### [DATA BLOCK]
+++
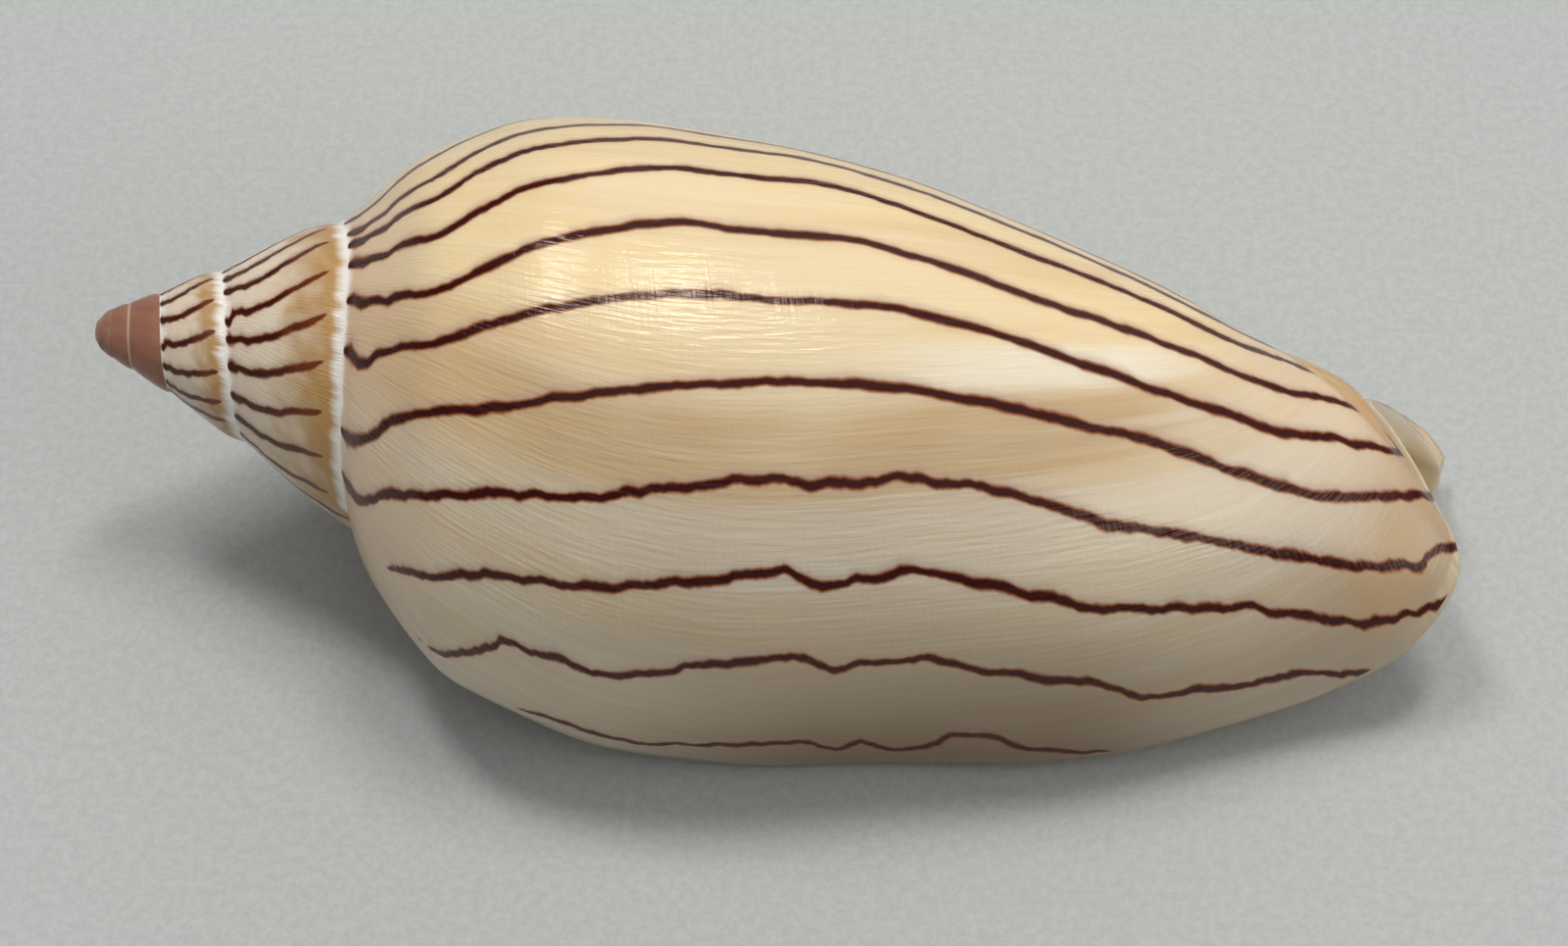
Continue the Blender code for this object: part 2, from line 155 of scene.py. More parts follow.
# ---- the brown lines -------------------------------------------------------------------------
# A line keeps one "age": its turn, less a sweep that is the same curve for every line.
# Ages of the lines on the last whorl, on the one before it and on the first one:
AGES_LAST = [-11, -35.5, -51, -67, -84, -99.5, -113.5, -129.5, -142, -151, -166, -183, -199,
             -214, -231, -247, -262, -279, -294, -311, -327, -343, -358, -373]
AGES_MIDDLE = [-387, -405.5, -423, -442, -459, -477, -496, -511, -528]
AGES_FIRST = [-744, -760, -783, -810, -836, -862]
AGE_STEP_MIDDLE = 17.5    # spacing of the lines between those two lists
AGE_STEP_FIRST = 24.0     # and behind the last of them
AGE_STEP_NEWEST = 20.0    # and in front of the first one
SWEEP = 1.7               # degrees per station squared
SWEEP_AT = 4.8            # the station where a line lies along the axis
HOOK_AT = 11.3            # the station where the lines turn back in a V
HOOK_SLOPE = 14.0         # degrees per station behind it
HOOK_NEWEST = 0.8         # how much farther along the lip that is on the newest shell
HOOK_TURN = (-60.0, -10.0)  # from which turn on, and from which in full
FIRST_TURN = -1000.0      # where the lines and the cream shell begin, behind the smooth first turns

# The lines' bends: station, degrees. Each list is followed by the ages from which it counts
# and from which it counts in full.
# Bends that the lines near the lip share:
KINKS = [(0.0, 0.0), (2.5, 0.0), (3.1, 1.0), (3.8, 0.0),
         (4.4, -1.0), (4.75, -1.4), (5.1, 1.7), (5.4, 0.6), (5.85, -1.8), (6.3, -0.4),
         (6.8, 1.0), (7.35, 2.2), (7.9, 0.2), (8.6, -1.8), (9.3, 0.0), (10.2, 0.3), (11.0, -2.5)]
KINKS_AGES = (-84.0, -50.0)
# how they start at the suture
START = [(0.0, 5.0), (0.3, 6.5), (0.9, 1.5), (1.4, 0.0), (4.0, 0.0)]
START_AGES = (-97.0, -83.0)
# the slower sway of the lines farther up
SWAY = [(0.0, -12.0), (0.4, -5.0), (0.8, 0.0), (1.5, 6.0), (2.75, 1.5), (4.25, -1.2), (5.0, 0.2),
        (5.8, -0.4), (7.0, 1.8), (8.7, -2.3), (10.0, 0.0), (11.2, -2.5), (12.0, -5.0)]
SWAY_AGES = (-80.0, -125.0)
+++
### [EXERCISE PROMPT]
Your answer should be exactly the lines of the data above, from the first through the line containing "FIRST_TURN = -1000.0".

### [RESULT]
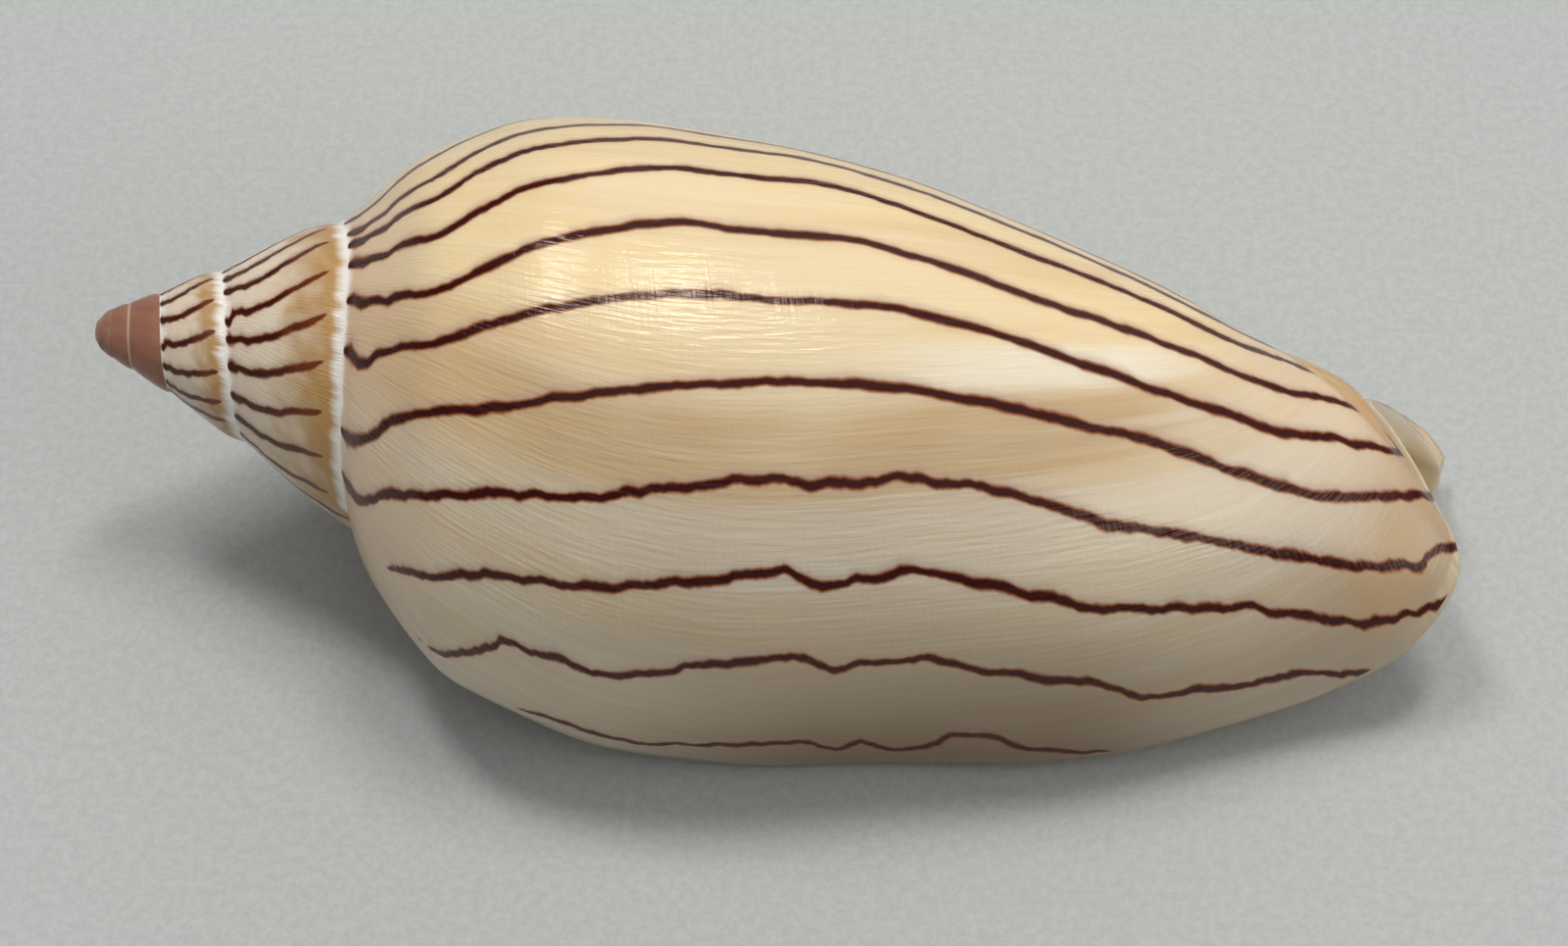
Continue the Blender code for this object: part 2, from line 155 of scene.py. More parts follow.
# ---- the brown lines -------------------------------------------------------------------------
# A line keeps one "age": its turn, less a sweep that is the same curve for every line.
# Ages of the lines on the last whorl, on the one before it and on the first one:
AGES_LAST = [-11, -35.5, -51, -67, -84, -99.5, -113.5, -129.5, -142, -151, -166, -183, -199,
             -214, -231, -247, -262, -279, -294, -311, -327, -343, -358, -373]
AGES_MIDDLE = [-387, -405.5, -423, -442, -459, -477, -496, -511, -528]
AGES_FIRST = [-744, -760, -783, -810, -836, -862]
AGE_STEP_MIDDLE = 17.5    # spacing of the lines between those two lists
AGE_STEP_FIRST = 24.0     # and behind the last of them
AGE_STEP_NEWEST = 20.0    # and in front of the first one
SWEEP = 1.7               # degrees per station squared
SWEEP_AT = 4.8            # the station where a line lies along the axis
HOOK_AT = 11.3            # the station where the lines turn back in a V
HOOK_SLOPE = 14.0         # degrees per station behind it
HOOK_NEWEST = 0.8         # how much farther along the lip that is on the newest shell
HOOK_TURN = (-60.0, -10.0)  # from which turn on, and from which in full
FIRST_TURN = -1000.0      # where the lines and the cream shell begin, behind the smooth first turns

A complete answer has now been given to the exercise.